Ich frage Sie allen Ernstes: Glauben Sie, dass Wahlkampf um jeden Zweck von den Leuten nicht bemerkt wird?

(Unruhe bei der CDU)

Ich frage mich allen Ernstes, ob diese Art, die Teilnahme von Herrn Gabriel an dem Verkehrsgerichtstag hochzustilisieren,

(Unruhe bei der CDU - Glocke des Präsidenten)

nicht dazu beiträgt, das Ansehen der parlamentarischen Demokratie insoweit zu beschädigen, als der Eindruck entsteht, dass die zu kurz Gekommenen - in dem Fall Herr Wulff, der gerne Ministerpräsident wäre, aber es nicht ist - sauer darüber sind, dass sie nicht die gleiche Präsentation finden. So sind aber nun einmal die Rollen verteilt. Ministerpräsident ist Herr Gabriel.

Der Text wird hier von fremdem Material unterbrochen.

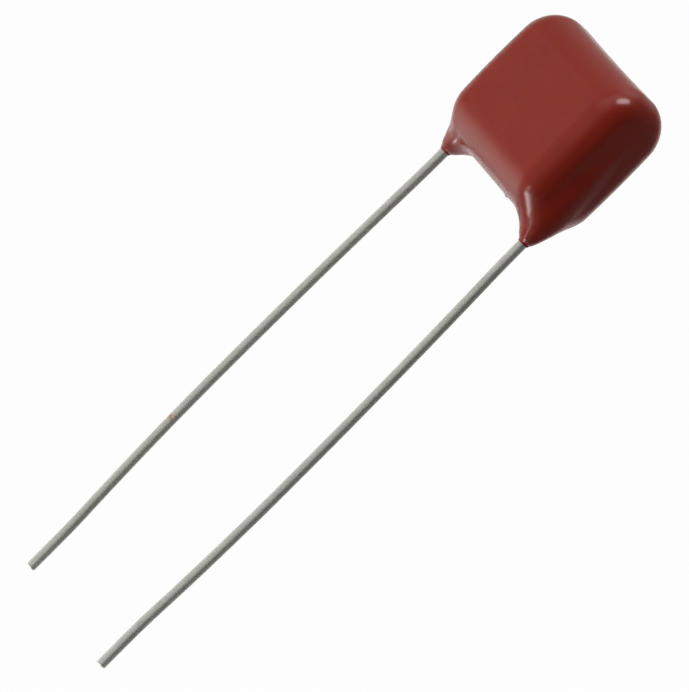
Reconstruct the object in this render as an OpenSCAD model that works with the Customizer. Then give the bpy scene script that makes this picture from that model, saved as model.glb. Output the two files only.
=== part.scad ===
// Dipped film capacitor, radial leads.
// Frame: origin midway between the leads on the board plane, +X along the
// lead pitch, +Z up through the body, leads down along -Z. Millimetres.

/* [Leads] */
// Distance between the lead centres
lead_pitch = 10; // [7.5:0.5:15]
// Wire diameter
lead_d = 0.6; // [0.5:0.05:0.8]
// Length of the left lead below the board plane
left_lead_length = 34.1; // [28:0.1:45]
// Length of the right lead below the board plane
right_lead_length = 33.9; // [28:0.1:45]
// How far each lead bows outwards between the coat and its tip
lead_bow = 0.38; // [0.1:0.01:0.8]
// Depth below the board plane at which the bow is widest
bow_depth = 19; // [14:0.5:21]
// Straight stretch at the tip of each lead
tip_straight = 2.6; // [1.5:0.1:5]
// Height of the lead's upper end above the board plane, inside the coat
lead_rise = 6.6; // [4:0.1:8.5]
// Slope of the sheared end, from square
shear_angle = 8; // [0:1:30]

/* [Film winding] */
// Thickness of the flattened roll
winding_thickness = 4.3; // [3:0.1:6]
// Height of the flattened roll
winding_height = 8.6; // [8:0.1:12]

/* [End contacts] */
// Thickness of the sprayed metal on each end of the roll
spray_thickness = 0.45; // [0.3:0.05:0.7]
// Border of bare roll left round the sprayed metal
spray_border = 0.3; // [0.1:0.05:0.6]
// Depth that the wire is pressed into the sprayed metal
lead_sink = 0.15; // [0.05:0.01:0.25]

/* [Coat] */
// Thickness of the coat over the flat faces of the roll
coat_wall = 0.5; // [0.45:0.05:0.9]
// Height of the body's underside above the board plane
body_rise = 1.1; // [0.7:0.05:2]
// Radius over the crown of the body, seen from the end
crown_radius = 2.3; // [1.6:0.05:2.6]
// Radius along the underside of the body, seen from the end
keel_radius = 2.35; // [1.6:0.05:2.6]
// Radius from the broad faces and the crown round to the ends
end_radius = 1.5; // [1:0.05:1.8]
// Radius of the four upright corners
corner_radius = 1.4; // [1:0.05:1.8]
// How much fuller the coat is at half height
belly = 0.1; // [0:0.01:0.25]
// How far the crown sags midway between the ends
crown_dip = 0.1; // [0:0.01:0.25]
// How far the coat sits forward of the leads
coat_forward = 0.1; // [0:0.01:0.2]
// Thickness of the coat at the tip of each collar
collar_tip = 0.07; // [0.04:0.01:0.15]
// Height of the lip in which each collar draws in to its tip
collar_lip = 0.25; // [0.1:0.05:0.6]
// Growth of the collar's radius for each millimetre up the lead
collar_flare = 0.3; // [0.1:0.01:0.5]
// Build-up of coat round the buried wire, which thins out up the body's ends
wire_cover = 0.45; // [0.2:0.01:0.6]
// Reach of the smooth blend between the collars and the body
collar_blend = 2; // [1.2:0.05:2.3]
// Height above the board plane at which the build-up and the blend have ended
blend_height = 9.5; // [8:0.1:12]

/* [Mesh] */
// Points round each section of the coat
ring_points = 48; // [32:4:56]
// Sections of the coat from one collar tip up to the end corner
wall_sections = 20; // [14:1:22]
// Sections round the end corner, up to the crown
corner_sections = 8; // [6:1:10]
// Sections along the crown from the corner to the middle
crown_sections = 7; // [5:1:9]

/* [Hidden] */

lead_r = lead_d / 2;
lead_x = lead_pitch / 2;

// The wire lies on the sprayed metal, sunk into it by lead_sink
spray_face_x = lead_x - lead_r + lead_sink;
winding_end_x = spray_face_x - spray_thickness;
winding_bottom = body_rise + coat_wall;
winding_mid_z = winding_bottom + winding_height / 2;

body_half_x = spray_face_x + coat_wall;
body_half_y = winding_thickness / 2 + coat_wall;
body_top = winding_bottom + winding_height + coat_wall;
body_mid_z = (body_rise + body_top) / 2;
body_half_z = (body_top - body_rise) / 2;

// A radius never takes more than the half thickness that it rounds
round_limit = body_half_y - 0.02;
crown_r = min(crown_radius, round_limit);
keel_r = min(keel_radius, round_limit);
end_r = min(end_radius, round_limit);
corner_r = min(corner_radius, round_limit);

collar_tip_r = lead_r + collar_tip;
cover_r = lead_r + wire_cover;
flare_blend = 0.4;
least_blend = 0.02;

// Share of each half of the bow that is the short bend at its end
end_bend_share = 0.15;
// Half the gap between two bends, and how far the ball that fills it stands
// proud of the wire
joint_gap = 0.01;
joint_swell = 0.002;
wire_facets = 48;
// Facets of a full turn, so that a bend of a degree or two has several
bend_facets = 1440;

// ---- Form of the coat: distance from its surface, negative inside ----

function clamp(v, low, high) = max(low, min(high, v));

// Two distances joined with a smooth blend that reaches k
function blend(a, b, k) =
    let (h = clamp(0.5 + 0.5 * (b - a) / k, 0, 1))
    b * (1 - h) + a * h - k * h * (1 - h);

// Distance from a rectangle with rounded corners, from one quarter of it
function round_rect(u, v, half_u, half_v, r) =
    let (du = u - half_u + r, dv = v - half_v + r)
    min(max(du, dv), 0) + norm([max(du, 0), max(dv, 0)]) - r;

// The dipped body without its collars
function body_distance(x, y, z) =
    let (
        up = clamp((z - body_mid_z) / body_half_z, -1, 1),
        swell = belly * (1 - up * up),
        u = abs(x) - swell,
        v = abs(y + coat_forward) - swell,
        top = body_top - crown_dip * (1 - pow(u / body_half_x, 2)),
        mid = (top + body_rise) / 2,
        half = (top - body_rise) / 2,
        r = z > mid ? crown_r : keel_r,
        section = round_rect(v, abs(z - mid), body_half_y, half, r),
        rounded_ends = round_rect(section, u, 0, body_half_x, end_r),
        plan = round_rect(u, v, body_half_x, body_half_y, corner_r)
    )
    max(rounded_ends, plan);

// What is left at a height of the build-up and the blend, from 1 down to 0
function fade(z) = clamp(1 - z / blend_height, 0, 1);

// The sleeve of coat along one wire: a flared collar, then a thinning cover
function sleeve_distance(x, y, z) =
    norm([abs(x) - lead_x, y])
    - blend(collar_tip_r + collar_flare * max(z, 0), cover_r * fade(z), flare_blend);

// How far the blend has opened out of the collar's lip, from 0 up to 1
function opening(z) = sqrt(clamp(z / collar_lip, 0, 1));

function coat_distance(p) = blend(
    body_distance(p.x, p.y, p.z),
    sleeve_distance(p.x, p.y, p.z),
    collar_blend * fade(p.z) * opening(p.z) + least_blend);

// ---- Skin of the coat: rings from one collar tip over to the other ----

search_steps = 18;
search_reach = 0.75 * body_top;

// Distance along a ray from inside the coat to its surface, by halving
function surface_at(from, along, near, far, steps) =
    let (middle = (near + far) / 2)
    steps == 0 ? middle :
    coat_distance(from + along * middle) < 0
        ? surface_at(from, along, middle, far, steps - 1)
        : surface_at(from, along, near, middle, steps - 1);

// Each ring lies in a plane through the Y direction, which joins a point of
// the outer guide to one of the inner guide. The outer guide goes up the end
// wall with closer steps near the collar, round the corner, along the crown.
corner_z = body_top - end_r;
corner_x = body_half_x - end_r;
outer_guide = concat(
    [for (i = [0 : wall_sections - 1])
        let (t = i / wall_sections)
        [body_half_x, corner_z * (0.3 * t + 0.7 * t * t)]],
    [for (i = [0 : corner_sections - 1])
        let (a = 90 * i / corner_sections)
        [corner_x + end_r * cos(a), corner_z + end_r * sin(a)]],
    [for (i = [0 : crown_sections])
        [corner_x * (1 - i / crown_sections), body_top]]);

// The inner guide stays in the open air: round a quarter circle between the
// collar and the underside, then level to the middle
guide_r = 0.75 * body_rise;
guide_x = lead_x - 2 * body_rise;
guide_bend = guide_r * PI / 2;

function inner_guide(run) =
    run < guide_bend
        ? let (a = 90 * run / guide_bend)
            [guide_x + guide_r * cos(a), 0, guide_r * sin(a)]
        : [guide_x - (run - guide_bend), 0, guide_r];

// Length of the outer guide up to its point number i
function run_to(i) = i == 0 ? 0 : run_to(i - 1) + norm(outer_guide[i] - outer_guide[i - 1]);
outer_length = run_to(len(outer_guide) - 1);

// Depth from the inner guide at which a plane is well inside the coat: where it
// crosses the wire, or halfway to the outer guide
function core_depth(foot, run) =
    foot.z + run.z < body_mid_z ? (lead_x - foot.x) / run.x * norm(run) : norm(run) / 2;

function ring(i) =
    let (
        share = run_to(i) / outer_length,
        foot = inner_guide(share * (guide_bend + guide_x)),
        run = [outer_guide[i].x, 0, outer_guide[i].y] - foot,
        along = run / norm(run),
        core = core_depth(foot, run),
        inner = core - surface_at(foot + along * core, -along, 0, core, search_steps),
        outer = core + surface_at(foot + along * core, along, 0, search_reach, search_steps),
        middle = foot + along * (inner + outer) / 2,
        half_run = (outer - inner) / 2,
        half_width = surface_at(middle, [0, 1, 0], 0, search_reach, search_steps),
        least = min(half_run, half_width)
    )
    [for (j = [0 : ring_points - 1])
        let (
            a = 360 * j / ring_points,
            from = middle + along * (half_run - least) * cos(a)
                + [0, 1, 0] * (half_width - least) * sin(a),
            way = along * cos(a) + [0, 1, 0] * sin(a)
        )
        from + way * surface_at(from, way, 0, search_reach, search_steps)];

// Two triangles over a four-sided patch, split along its shorter diagonal
function patch(points, a, b, c, d) =
    norm(points[a] - points[c]) < norm(points[b] - points[d])
        ? [[a, c, b], [a, d, c]]
        : [[a, d, b], [b, d, c]];

module coat_skin() {
    right_half = [for (i = [0 : len(outer_guide) - 1]) ring(i)];
    left_half = [for (i = [len(right_half) - 2 : -1 : 0])
        [for (p = right_half[i]) [-p.x, p.y, p.z]]];
    rings = concat(right_half, left_half);
    points = [for (r = rings) each r];
    n = ring_points;
    last = (len(rings) - 1) * n;
    skin = [for (i = [0 : n : last - 1]) for (j = [0 : n - 1])
        let (k = (j + 1) % n)
        each patch(points, i + j, i + k, i + n + k, i + n + j)];
    first_cap = [for (j = [0 : n - 1]) j];
    last_cap = [for (j = [n - 1 : -1 : 0]) last + j];
    polyhedron(points = points, faces = concat(skin, [first_cap, last_cap]));
}

// ---- Pieces ----

// Oblong with round ends, standing upright in the plane across the winding
module oblong(thickness, height) {
    flat = height - thickness;
    square([thickness, flat], center = true);
    for (side = [-1, 1])
        translate([0, side * flat / 2])
            circle(d = thickness, $fn = 96);
}

// Lays a section across the winding and extrudes it along +X from x
module along_x(x, length) {
    translate([x, 0, winding_mid_z])
        rotate([90, 0, 90])
            linear_extrude(length)
                children();
}

module winding_form() {
    along_x(-winding_end_x, 2 * winding_end_x)
        oblong(winding_thickness, winding_height);
}

module spray_form() {
    along_x(winding_end_x, spray_thickness)
        oblong(winding_thickness - 2 * spray_border, winding_height - 2 * spray_border);
}

module buried_wire() {
    translate([lead_x, 0, 0])
        cylinder(r = lead_r, h = lead_rise, $fn = wire_facets);
}

// A bend in the plane of the leads. It starts at the origin heading down,
// turns towards +X and stops joint_gap short of the angle.
module bend(radius, angle) {
    translate([radius, 0, 0])
        rotate([90, 0, 0])
            rotate([0, 0, 180])
                rotate_extrude(angle = angle - joint_gap / radius * 180 / PI, $fn = bend_facets)
                    translate([radius, 0])
                        circle(r = lead_r, $fn = wire_facets);
}

// One half of the bow, from where the wire runs straight down to where it is
// widest. It starts at the origin, heads down and ends run below and lead_bow
// out. A ball of the wire's own thickness joins its two bends.
module half_bow(run) {
    turn = 2 * atan(lead_bow / run);
    radii = run / sin(turn);
    short_r = end_bend_share * radii;
    long_r = radii - short_r;
    bend(short_r, turn);
    translate([short_r * (1 - cos(turn)), 0, -short_r * sin(turn)])
        sphere(r = lead_r + joint_swell, $fn = wire_facets);
    translate([lead_bow, 0, -run])
        rotate([0, 180, 0])
            bend(long_r, turn);
}

// The right lead. The wire is straight in the coat, bows outwards below it and
// is straight again at its tip, which is sheared on a slope.
module lead_form(length) {
    lower_run = length - bow_depth - tip_straight;
    buried_wire();
    translate([lead_x, 0, 0])
        half_bow(bow_depth);
    translate([lead_x, 0, tip_straight - length])
        mirror([0, 0, 1])
            half_bow(lower_run);
    difference() {
        translate([lead_x, 0, -length])
            cylinder(r = lead_r, h = tip_straight, $fn = wire_facets);
        translate([lead_x - lead_r, 0, -length])
            rotate([0, -shear_angle, 0])
                translate([-lead_d, -lead_d, -2 * lead_d])
                    cube([4 * lead_d, 2 * lead_d, 2 * lead_d]);
    }
}

module coat() {
    color([0.52, 0.2, 0.15])
        difference() {
            coat_skin();
            winding_form();
            for (side = [0, 1])
                mirror([side, 0, 0]) {
                    spray_form();
                    buried_wire();
                }
        }
}

module film_winding() {
    color([0.82, 0.83, 0.85])
        winding_form();
}

module end_spray() {
    color([0.6, 0.61, 0.62])
        difference() {
            spray_form();
            buried_wire();
        }
}

module end_spray_right() {
    end_spray();
}

module end_spray_left() {
    mirror([1, 0, 0])
        end_spray();
}

module lead_right() {
    color([0.75, 0.75, 0.73])
        lead_form(right_lead_length);
}

module lead_left() {
    color([0.75, 0.75, 0.73])
        mirror([1, 0, 0])
            lead_form(left_lead_length);
}

coat();
film_winding();
end_spray_left();
end_spray_right();
lead_left();
lead_right();
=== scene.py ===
import logging
import math
from dataclasses import dataclass, field
from enum import Enum
from typing import Any, Mapping, Sequence, Union

import bmesh
import bpy
import numpy as np
from mathutils import Euler, Matrix, Quaternion, Vector


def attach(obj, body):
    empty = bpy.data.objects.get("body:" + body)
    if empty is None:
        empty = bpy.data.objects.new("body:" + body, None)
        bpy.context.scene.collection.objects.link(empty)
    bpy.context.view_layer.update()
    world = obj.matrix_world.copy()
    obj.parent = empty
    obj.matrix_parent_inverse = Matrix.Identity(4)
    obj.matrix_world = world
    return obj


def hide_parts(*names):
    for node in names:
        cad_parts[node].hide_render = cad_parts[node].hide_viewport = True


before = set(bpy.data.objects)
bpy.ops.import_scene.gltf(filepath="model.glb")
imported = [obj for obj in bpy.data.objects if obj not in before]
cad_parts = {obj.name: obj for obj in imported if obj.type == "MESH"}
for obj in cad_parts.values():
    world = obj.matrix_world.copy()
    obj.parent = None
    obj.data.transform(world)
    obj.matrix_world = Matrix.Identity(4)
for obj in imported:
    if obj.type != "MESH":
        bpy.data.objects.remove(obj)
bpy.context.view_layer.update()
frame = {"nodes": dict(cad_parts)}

MM = 0.001
MERGE = 0.0005 * MM
HALF_PITCH = 5.0 * MM
Colour = tuple[float, float, float]
WHITE: Colour = (1.0, 1.0, 1.0)
Input = Union["Value", bpy.types.NodeSocket, float, Sequence[float]]
Field = Union[float, np.ndarray]
log = logging.getLogger("film_capacitor")


class Slot(Enum):
    """Material slots of the record that the new pieces belong to."""

    COAT = "epoxy_coat"
    WIRE = "tinned_wire"


class Side(Enum):
    """Ends of the lead pitch, as the sign of X."""

    LEFT = -1
    RIGHT = 1


# ---------------------------------------------------------------- shaders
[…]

(Unruhe - Glocke des Präsidenten)

Lassen Sie mich ein positives Beispiel dagegen setzen: Wir haben gestern eine Auseinandersetzung über die Schulpolitik geführt, in der die Opposition deutlich gemacht hat, wie katastrophal das Ergebnis der Gabriel‘schen Politik ist. Das ist eine

inhaltliche Auseinandersetzung. So muss man den Ministerpräsidenten angreifen, aber nicht durch diese Show-Veranstaltung, die Sie hier bieten.

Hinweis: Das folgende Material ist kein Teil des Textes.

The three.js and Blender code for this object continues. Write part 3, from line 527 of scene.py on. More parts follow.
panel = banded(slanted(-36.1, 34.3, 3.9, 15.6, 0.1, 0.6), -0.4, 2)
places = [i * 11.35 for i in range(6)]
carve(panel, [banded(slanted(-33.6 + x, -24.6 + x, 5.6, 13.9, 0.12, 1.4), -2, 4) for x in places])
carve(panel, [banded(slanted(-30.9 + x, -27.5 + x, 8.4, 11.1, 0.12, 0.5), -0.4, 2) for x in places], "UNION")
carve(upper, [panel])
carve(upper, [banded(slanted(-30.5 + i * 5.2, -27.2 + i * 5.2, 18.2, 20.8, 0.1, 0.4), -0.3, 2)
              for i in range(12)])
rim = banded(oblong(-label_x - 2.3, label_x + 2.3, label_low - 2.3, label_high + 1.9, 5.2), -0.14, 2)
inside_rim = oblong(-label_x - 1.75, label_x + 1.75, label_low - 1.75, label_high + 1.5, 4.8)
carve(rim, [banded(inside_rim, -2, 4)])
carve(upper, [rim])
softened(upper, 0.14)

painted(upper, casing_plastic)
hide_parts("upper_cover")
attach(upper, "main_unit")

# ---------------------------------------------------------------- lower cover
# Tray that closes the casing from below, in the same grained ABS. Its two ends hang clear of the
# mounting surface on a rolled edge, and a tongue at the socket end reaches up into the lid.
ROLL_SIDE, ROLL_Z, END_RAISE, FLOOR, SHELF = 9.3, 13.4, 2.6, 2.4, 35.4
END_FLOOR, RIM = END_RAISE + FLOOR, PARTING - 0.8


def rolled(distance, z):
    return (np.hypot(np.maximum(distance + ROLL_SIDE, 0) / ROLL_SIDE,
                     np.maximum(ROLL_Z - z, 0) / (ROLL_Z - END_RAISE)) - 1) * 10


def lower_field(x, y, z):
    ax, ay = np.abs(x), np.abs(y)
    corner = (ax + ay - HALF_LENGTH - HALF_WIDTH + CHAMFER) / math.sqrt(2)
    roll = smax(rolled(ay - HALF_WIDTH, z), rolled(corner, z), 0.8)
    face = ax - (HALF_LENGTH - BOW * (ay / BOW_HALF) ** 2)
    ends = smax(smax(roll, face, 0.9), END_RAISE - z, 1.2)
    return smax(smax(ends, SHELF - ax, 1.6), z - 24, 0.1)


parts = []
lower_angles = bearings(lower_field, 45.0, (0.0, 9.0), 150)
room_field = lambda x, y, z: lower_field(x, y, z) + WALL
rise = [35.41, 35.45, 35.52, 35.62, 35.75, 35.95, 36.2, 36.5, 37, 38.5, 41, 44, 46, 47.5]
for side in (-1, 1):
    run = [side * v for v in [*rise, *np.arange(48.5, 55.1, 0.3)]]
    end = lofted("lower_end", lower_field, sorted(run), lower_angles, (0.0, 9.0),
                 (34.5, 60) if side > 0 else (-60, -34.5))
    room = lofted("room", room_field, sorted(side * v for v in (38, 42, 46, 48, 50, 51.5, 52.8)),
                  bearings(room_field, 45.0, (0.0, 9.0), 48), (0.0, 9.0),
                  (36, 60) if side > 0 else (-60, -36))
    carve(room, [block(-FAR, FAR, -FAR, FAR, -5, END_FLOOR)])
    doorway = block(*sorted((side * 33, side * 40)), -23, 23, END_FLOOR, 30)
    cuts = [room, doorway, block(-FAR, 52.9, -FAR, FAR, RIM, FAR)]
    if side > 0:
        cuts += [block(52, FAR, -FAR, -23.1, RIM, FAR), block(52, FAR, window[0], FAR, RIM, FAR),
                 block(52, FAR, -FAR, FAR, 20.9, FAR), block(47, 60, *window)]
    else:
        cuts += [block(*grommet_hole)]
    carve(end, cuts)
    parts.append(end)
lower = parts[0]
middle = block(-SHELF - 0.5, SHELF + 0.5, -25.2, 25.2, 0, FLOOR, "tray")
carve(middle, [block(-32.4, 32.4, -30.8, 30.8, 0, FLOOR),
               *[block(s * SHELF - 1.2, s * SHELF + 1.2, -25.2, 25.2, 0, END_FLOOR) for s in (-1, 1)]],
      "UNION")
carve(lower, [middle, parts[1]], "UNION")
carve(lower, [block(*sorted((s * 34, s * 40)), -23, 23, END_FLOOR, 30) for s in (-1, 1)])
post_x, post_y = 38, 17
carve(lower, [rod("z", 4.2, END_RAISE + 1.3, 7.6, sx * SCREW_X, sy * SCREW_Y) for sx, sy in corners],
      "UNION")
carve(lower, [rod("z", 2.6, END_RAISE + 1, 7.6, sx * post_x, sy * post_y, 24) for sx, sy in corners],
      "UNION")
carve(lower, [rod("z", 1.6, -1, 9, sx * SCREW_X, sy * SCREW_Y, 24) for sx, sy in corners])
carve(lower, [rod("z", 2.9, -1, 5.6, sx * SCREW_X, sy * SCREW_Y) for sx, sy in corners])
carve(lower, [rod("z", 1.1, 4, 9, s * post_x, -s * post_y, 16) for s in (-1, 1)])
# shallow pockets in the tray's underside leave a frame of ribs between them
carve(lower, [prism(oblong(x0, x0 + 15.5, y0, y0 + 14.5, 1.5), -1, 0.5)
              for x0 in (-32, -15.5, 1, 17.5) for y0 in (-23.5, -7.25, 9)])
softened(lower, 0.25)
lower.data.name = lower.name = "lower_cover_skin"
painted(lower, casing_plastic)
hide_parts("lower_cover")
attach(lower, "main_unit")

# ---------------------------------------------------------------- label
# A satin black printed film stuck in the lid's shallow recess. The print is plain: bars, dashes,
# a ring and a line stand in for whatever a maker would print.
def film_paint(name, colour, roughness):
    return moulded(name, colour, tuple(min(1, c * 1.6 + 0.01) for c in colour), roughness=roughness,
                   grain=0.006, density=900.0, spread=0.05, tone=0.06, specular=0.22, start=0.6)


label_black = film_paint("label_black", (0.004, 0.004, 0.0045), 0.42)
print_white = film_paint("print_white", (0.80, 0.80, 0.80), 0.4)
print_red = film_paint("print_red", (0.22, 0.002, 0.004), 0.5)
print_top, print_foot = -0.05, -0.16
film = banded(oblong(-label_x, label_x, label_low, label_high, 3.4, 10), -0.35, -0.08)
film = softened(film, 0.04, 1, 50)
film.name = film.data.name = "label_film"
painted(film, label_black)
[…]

(Lachen bei der CDU und bei den GRÜNEN - Zurufe von der CDU)

Herr Kollege Möhrmann, Sie haben das Wort. Bitte schön!

Herr Präsident! Meine Damen und Herren! Herr Wulff, ich habe mich nur zu Wort gemeldet, weil ich den Eindruck,

(Möllring [CDU]: Was sagen Sie denn zur rot-roten Koalition hier?)

den Sie versucht haben zu erwecken, den auch Frau Pothmer versucht hat zu erwecken,

(Möllring [CDU]: Waren Sie jetzt doch da?)

zerstreuen möchte. Es geht nicht darum - das will ich ausdrücklich sagen -, dass derjenige, der am lautesten schreit, Recht hat.

(Wulff (Osnabrück) [CDU]: Also haben Sie nicht Recht! Möllring [CDU]: Sie sind ja illoyal!)

- Herr Wulff, das gilt für alle Seiten. Das wissen Sie genauso gut wie ich.

Es geht auch nicht darum - weil Sie die Schülerinnen und Schüler angesprochen haben -, ob ein Ministerpräsident ein Parlament ernst nimmt oder nicht. Es geht darum, ob dieses Parlament den Verkehrsgerichtstag, über dessen Bedeutung Herr Schwarzenholz gesprochen hat, ernst nimmt,

(Möllring [CDU]: Rot-rote Koaliti- on!)

und welche Schlussfolgerungen die einzelnen Fraktionen daraus ziehen. Ich verstehe das, was Sie gesagt haben, und ich will nicht ausschließen, das ich, wenn ich dort säße, hier vorn vielleicht das Gleiche erzählen würde.

(Wulff (Osnabrück) [CDU]: Man muss das ernst nehmen, was man sagt! - Möllring [CDU]: Heißt das, Sie würden mal so und mal so reden?)

Daran sehen Sie schon, wie es ist: Wenn es - was es wahrscheinlich nicht geben wird, wie ich das einschätze - einen Ministerpräsident Wulff gegeben hätte, und der wäre gefragt worden, ob er möglicherweise bei einer Plenarsitzung fehlt, um da oder dort ein Grundsatzreferat zu halten, ich vermute, er hätte sich nicht anders entschieden. Ich will Ihnen auch sagen, warum ich das vermute, Herr Wulff. Da gibt es den 350. Geburtstag der Kaufmannsgilde in Peine.

(Wulff (Osnabrück) [CDU]: 19.30 Uhr!)

Da schreibt die Peiner Zeitung, dass Herr Wulff zugesagt hat.

(Wulff (Osnabrück) [CDU]: 19.30 Uhr!)

- Diese Veranstaltung beginnt um 18 Uhr. Der Ministerpräsident hat, weil er wusste, dass eine Plenarsitzung stattfindet, diese Veranstaltung abgesagt.

(Wulff (Osnabrück) [CDU]: Hat Herr Plaue Ihnen das nicht gesagt? - Weitere Zurufe von der CDU)

Ich sage nur: Das alles muss man mit bedenken, wenn man versucht, Herr Wulff, das zu einem Grundsatzproblem zu machen. Es geht lediglich um die Einschätzung. Da haben Sie Ihre Gründe, warum Sie das anders einschätzen.

(Wulff (Osnabrück) [CDU]: Sie waren doch gar nicht im Ältestenrat! Möllring [CDU]: Um 19.30 Uhr kann er doch in Peine sein!)

Frau Pothmer, es geht nicht um die Aufkündigung der Dinge, die ein Parlament für wichtig hält, und nicht darum, wie ein Parlament eingeschätzt wird.